Anyway on a more serious note Mr Rossi, original or redux?.


----------



## Mr Rossi (May 16, 2009)

confused.dom said:


> I take it you are not a great fan of food shopping with the wife, you are not alone.


Not just doing the big shop but I'm sure Carre Four itself breaches many aspects of the Geneva Convention. I still wake up in cold sweats due to the time I once went to the City Centre one on a Thursday evening.



confused.dom said:


> original or redux?.


 Original is what you grew up with, all those nights watching films into the early hours at uni etc. But redux is great for the fans, especially when you know the original so well. So both.


----------



## EmilieTS (Dec 28, 2011)

its close, not like right by it but carrefour was my last stop yesterday and I already had bags but it wasn't a big deal. I wish I could say the same for flippin Dubai mall, I wait for a ride for that one.


----------



## confused.dom (Jul 29, 2011)

Mr Rossi said:


> Not just doing the big shop but I'm sure Carre Four itself breaches many aspects of the Geneva Convention. I still wake up in cold sweats due to the time I once went to the City Centre one on a Thursday evening.
> 
> 
> 
> Original is what you grew up with, all those nights watching films into the early hours at uni etc. But redux is great for the fans, especially when you know the original so well. So both.


I must confess to having left the odd trolley/basket of groceries at the check-out when the queue has been impenetrable. It's seems easier to abandon when not full of stella artois and red wine.
And back to Apocalypse Now, perhaps some Wagner and Rolling Stones would help get through to the check out stage.


----------



## Mr Rossi (May 16, 2009)

It''s a tasteless analogy but the mayhem behind a red cross van handing out parcels and fighting the throngs when trying to get a bunch of bananas weighed.

I too have downed tools - "Right, that's it we're having pizza tonight!!"


----------



## ibkiss (Feb 1, 2012)

the above needs to be simplied with a dictionary :ranger:


----------



## md000 (Dec 16, 2008)

Go to LuLu Al Barsha (right behind MoE) instead - better vegetables/fruit, less crowd. The only thing that's horrific is the bread. 

-md000/Mike


----------



## TallyHo (Aug 21, 2011)

I do most of the food shopping at Carrefour for two reasons: cheap and a decent in-house brand of frozen goods and other reasonably priced French imports. The cheese counter ain't half bad. Nor is the olive bar and the nut counters. I can't comment on their meat/fish but others have bought them and lived to tell. 

The secret is to go to Carrefour at 9:00 AM Friday or Saturday when they first open. I'm always out within a half hour. 

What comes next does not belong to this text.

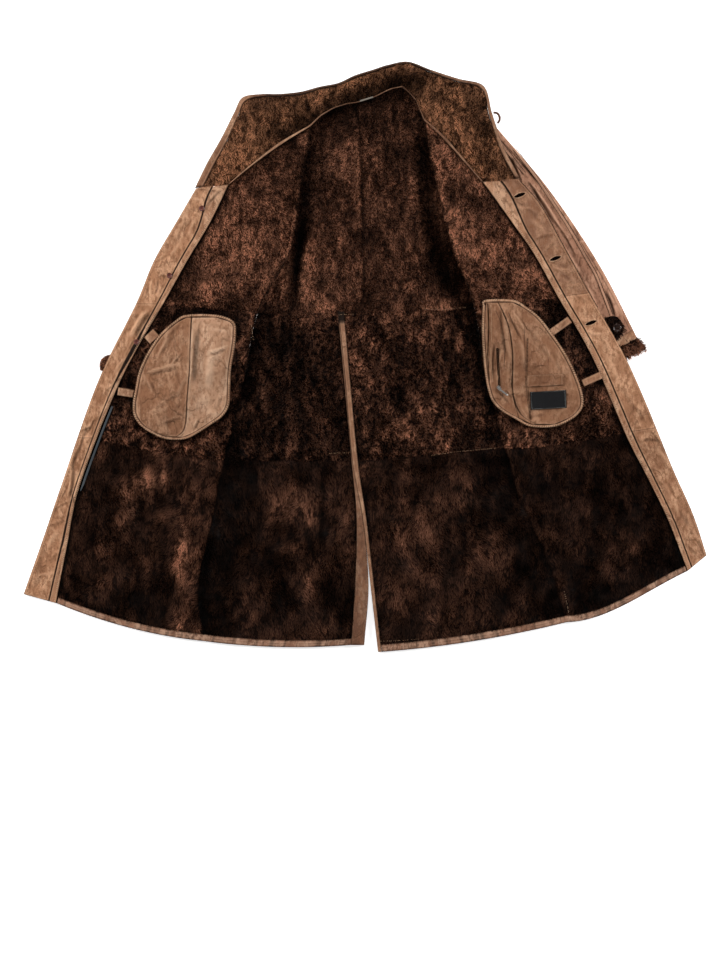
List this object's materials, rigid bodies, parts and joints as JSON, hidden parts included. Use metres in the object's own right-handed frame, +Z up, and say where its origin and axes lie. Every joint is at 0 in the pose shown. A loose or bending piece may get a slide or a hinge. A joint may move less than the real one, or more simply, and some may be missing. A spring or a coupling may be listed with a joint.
{
  "type": "shearling coat",
  "caption": "Men's knee-length shearling coat laid open on its back, dark pile side up, with tan leather facings, bound edges, pocket bags, vent and pile collar",
  "frame": {"origin": "middle of the laid-out coat's outline, on the surface that it lies on", "axes": "+Z up from the surface, +Y from the hem to the collar, +X towards the front with the buttonholes"},
  "size_m": [1.194, 1.0321, 0.038],
  "materials": {
    "fur": "soft dark brown pile with lighter tips, leather on its other side",
    "collar_fur": "longer golden brown pile",
    "leather": "waxed light tan skin with fine grain and creases",
    "binding": "thin tan leather folded round an edge and stitched",
    "bag_leather": "soft light brown leather, creased",
    "tape": "woven grey tape",
    "label": "dark satin weave with a pale border, left bare",
    "button": "dark horn look",
    "metal": "worn nickel"
  },
  "bodies": {
    "root": {"back_lower_left": "fur", "back_lower_right": "fur", "back_middle_left": "fur", "back_middle_right": "fur", "back_upper_left": "fur", "back_upper_right": "fur", "bag_binding_left": "binding", "bag_binding_right": "binding", "bag_inner_left": "bag_leather", "bag_main_right": "bag_leather", "bag_outer_left": "bag_leather", "bag_side_right": "bag_leather", "button_1": "button", "button_2": "button", "button_3": "button", "collar": "collar_fur", "collar_edge": "leather", "collar_loop": "leather", "counter_button_1": "button", "counter_button_2": "button", "counter_button_3": "button", "cuff_band_left": "leather", "cuff_band_right": "leather", "cuff_button": "button", "cuff_fur_left": "fur", "cuff_fur_right": "fur", "cuff_tab": "fur", "facing_binding_left": "binding", "facing_binding_right": "binding", "facing_lower_left": "leather", "facing_lower_right": "leather", "facing_middle_left": "leather", "facing_middle_right": "leather", "facing_upper_left": "leather", "facing_upper_right": "leather", "front_lower_left": "fur", "front_lower_right": "fur", "front_middle_left": "fur", "front_middle_right": "fur", "front_upper_left": "fur", "front_upper_right": "fur", "hanger_loop": "binding", "hem_band_left": "leather", "hem_band_right": "leather", "label": "label", "neck_strip": "binding", "pen_welt": "bag_leather", "sleeve_top_left": "leather", "sleeve_top_right": "leather", "sleeve_under_left": "leather", "sleeve_under_right": "leather", "stay_tape": "tape", "strap_left_lower": "leather", "strap_left_upper": "leather", "strap_right_lower": "leather", "strap_right_upper": "leather", "vent_binding": "binding", "vent_slip": "binding", "zip_slider": "metal", "zip_tape": "metal"}
  },
  "joints": []
}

But if you leave the shopping till 11:00 AM, it's too late. The best of the produce will be gone and the queues massive.


----------



## ibkiss (Feb 1, 2012)

Shop at another carrefour .


----------



## confused.dom (Jul 29, 2011)

Another close alternative is Union Co-op in Al Barsha Mall.
Fruit and vegetables are good quality and well-priced, plenty of car parking, no queues at the check-outs.
Maybe not an options for OP as taxis are not as readily available. 
And no good for pork lovers, but it has a good butchery section and a decent bakery.


Wikimapia - Let's describe the whole world!


----------



## dizzyizzy (Mar 30, 2008)

ibkiss said:


> Shop at another carrefour .


what's the point of posting that picture?? 

You posted it on the 'post a picture of another forum member' thread too. I don't see how the picture belongs on that other thread either


----------



## ibkiss (Feb 1, 2012)

out of the topic .... but I wanna know that how does one qualify to be a moderator ?


----------



## Gavtek (Aug 23, 2009)

By doing the opposite of what you're doing.


----------



## ibkiss (Feb 1, 2012)

doesnt help either !


----------



## Felixtoo2 (Jan 16, 2009)

Ah so now you are starting to understand lol!


----------



## Scottishnewbie (Oct 19, 2011)

Went, lived to tell the tale, took 2 and half hours and yes I forgot stuff! But overall preferred to spinneys and Lu Lu so will prob be back at an earlier time of day! Thanks for info all! Mucho grateful


----------